§ REQUEST
Every entry here needs to be repeated exactly.

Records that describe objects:
------
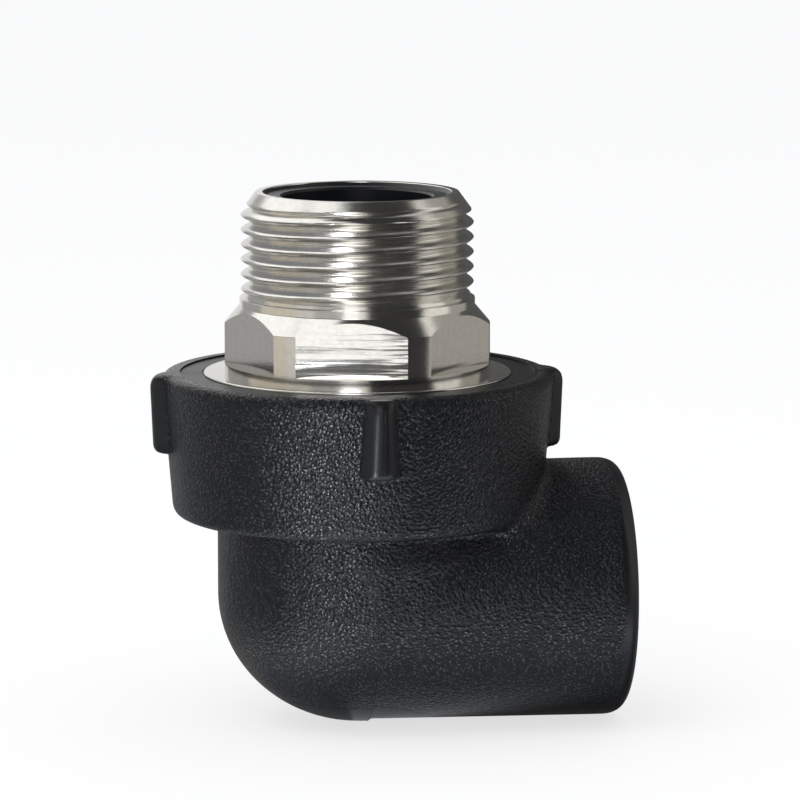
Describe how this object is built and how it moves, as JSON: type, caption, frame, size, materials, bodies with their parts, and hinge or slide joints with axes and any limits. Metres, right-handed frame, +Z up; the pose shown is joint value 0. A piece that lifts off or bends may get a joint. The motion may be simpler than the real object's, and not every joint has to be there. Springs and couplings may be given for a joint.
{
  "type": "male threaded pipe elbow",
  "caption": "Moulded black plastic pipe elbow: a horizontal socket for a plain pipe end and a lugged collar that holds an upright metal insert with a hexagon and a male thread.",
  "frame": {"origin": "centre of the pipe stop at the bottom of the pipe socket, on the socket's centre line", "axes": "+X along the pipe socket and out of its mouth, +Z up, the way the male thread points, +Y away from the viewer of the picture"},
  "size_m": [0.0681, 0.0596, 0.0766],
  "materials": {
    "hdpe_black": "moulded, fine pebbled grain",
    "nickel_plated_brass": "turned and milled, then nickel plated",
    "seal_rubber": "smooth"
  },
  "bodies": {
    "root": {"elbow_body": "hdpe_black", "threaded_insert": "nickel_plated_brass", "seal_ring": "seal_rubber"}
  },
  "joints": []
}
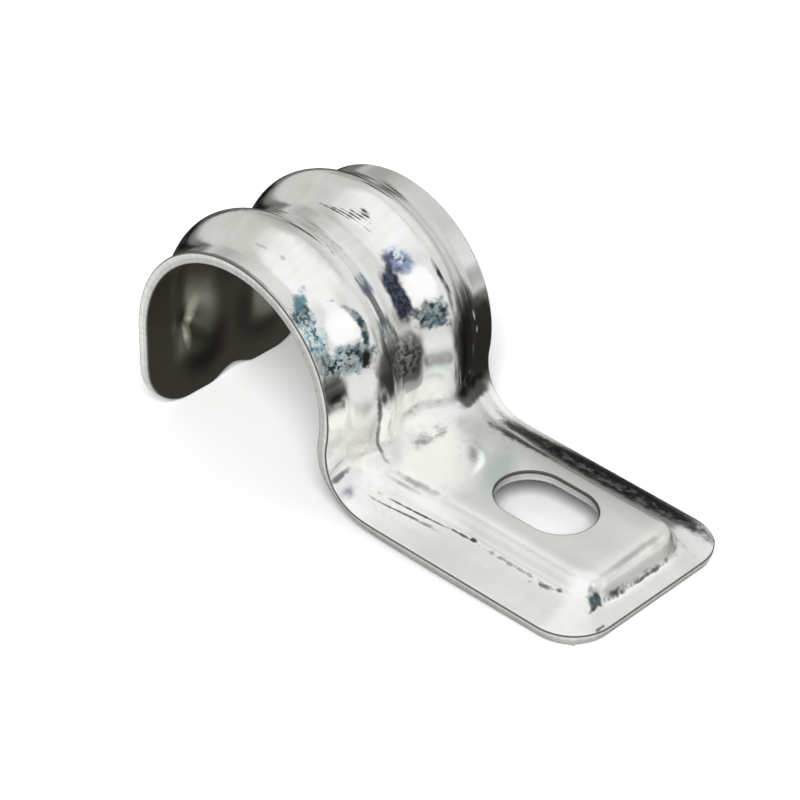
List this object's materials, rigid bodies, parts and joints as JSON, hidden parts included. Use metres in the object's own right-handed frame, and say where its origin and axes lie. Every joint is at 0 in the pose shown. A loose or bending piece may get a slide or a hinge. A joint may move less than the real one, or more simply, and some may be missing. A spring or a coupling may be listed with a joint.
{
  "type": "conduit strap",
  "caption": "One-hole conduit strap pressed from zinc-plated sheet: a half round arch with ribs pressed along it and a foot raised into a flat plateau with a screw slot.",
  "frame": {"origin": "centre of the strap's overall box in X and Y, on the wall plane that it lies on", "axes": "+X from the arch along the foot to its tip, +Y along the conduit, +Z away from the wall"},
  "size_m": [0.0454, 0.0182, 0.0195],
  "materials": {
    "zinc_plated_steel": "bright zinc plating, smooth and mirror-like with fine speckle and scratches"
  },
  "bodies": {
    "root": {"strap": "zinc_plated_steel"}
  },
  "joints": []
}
------
§ REPLY
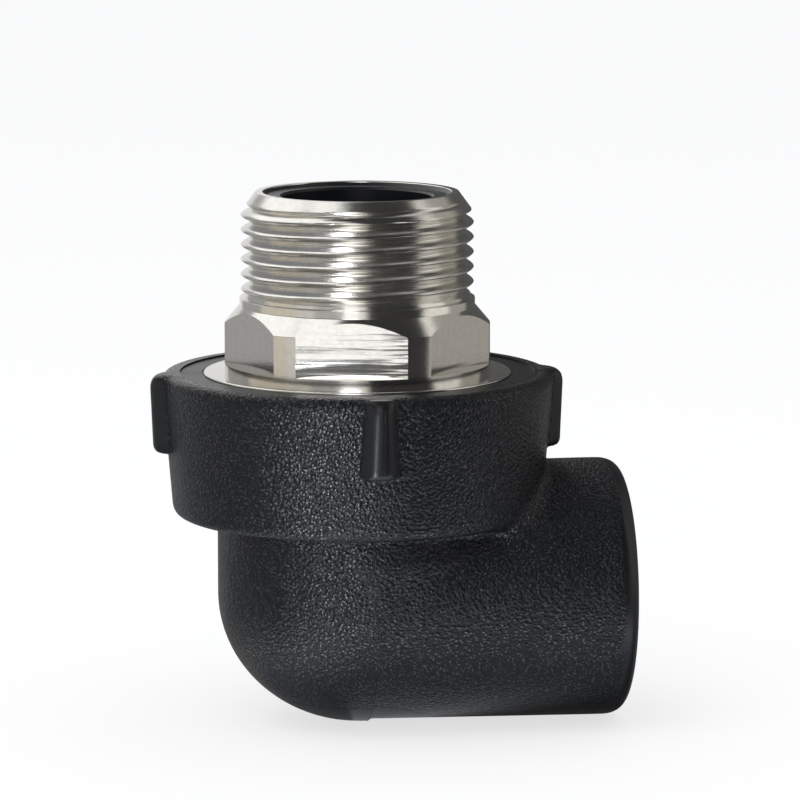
Describe how this object is built and how it moves, as JSON: type, caption, frame, size, materials, bodies with their parts, and hinge or slide joints with axes and any limits. Metres, right-handed frame, +Z up; the pose shown is joint value 0. A piece that lifts off or bends may get a joint. The motion may be simpler than the real object's, and not every joint has to be there. Springs and couplings may be given for a joint.
{
  "type": "male threaded pipe elbow",
  "caption": "Moulded black plastic pipe elbow: a horizontal socket for a plain pipe end and a lugged collar that holds an upright metal insert with a hexagon and a male thread.",
  "frame": {"origin": "centre of the pipe stop at the bottom of the pipe socket, on the socket's centre line", "axes": "+X along the pipe socket and out of its mouth, +Z up, the way the male thread points, +Y away from the viewer of the picture"},
  "size_m": [0.0681, 0.0596, 0.0766],
  "materials": {
    "hdpe_black": "moulded, fine pebbled grain",
    "nickel_plated_brass": "turned and milled, then nickel plated",
    "seal_rubber": "smooth"
  },
  "bodies": {
    "root": {"elbow_body": "hdpe_black", "threaded_insert": "nickel_plated_brass", "seal_ring": "seal_rubber"}
  },
  "joints": []
}
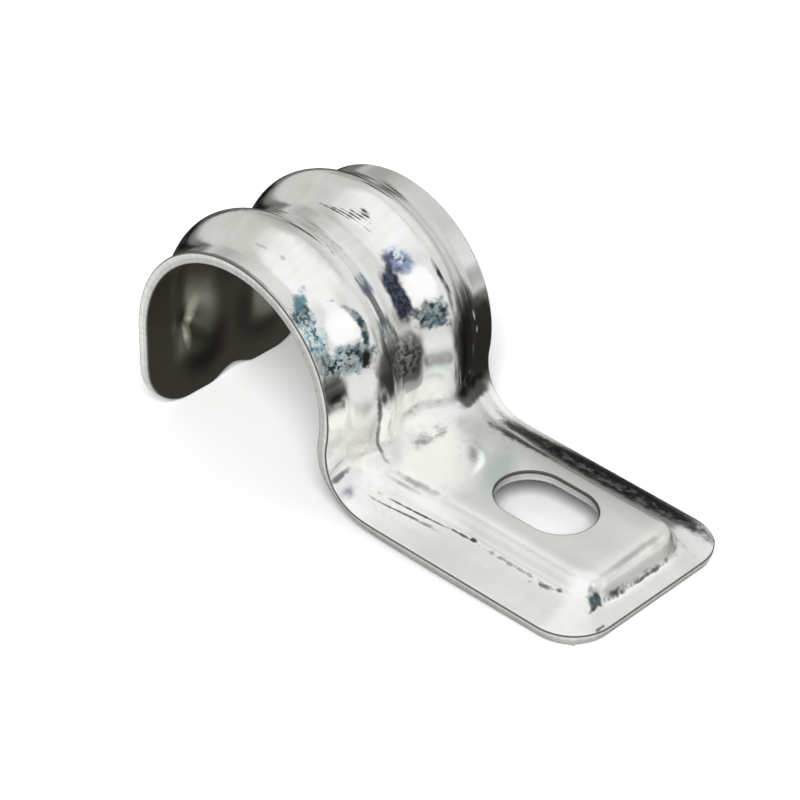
List this object's materials, rigid bodies, parts and joints as JSON, hidden parts included. Use metres in the object's own right-handed frame, and say where its origin and axes lie. Every joint is at 0 in the pose shown. A loose or bending piece may get a slide or a hinge. A joint may move less than the real one, or more simply, and some may be missing. A spring or a coupling may be listed with a joint.
{
  "type": "conduit strap",
  "caption": "One-hole conduit strap pressed from zinc-plated sheet: a half round arch with ribs pressed along it and a foot raised into a flat plateau with a screw slot.",
  "frame": {"origin": "centre of the strap's overall box in X and Y, on the wall plane that it lies on", "axes": "+X from the arch along the foot to its tip, +Y along the conduit, +Z away from the wall"},
  "size_m": [0.0454, 0.0182, 0.0195],
  "materials": {
    "zinc_plated_steel": "bright zinc plating, smooth and mirror-like with fine speckle and scratches"
  },
  "bodies": {
    "root": {"strap": "zinc_plated_steel"}
  },
  "joints": []
}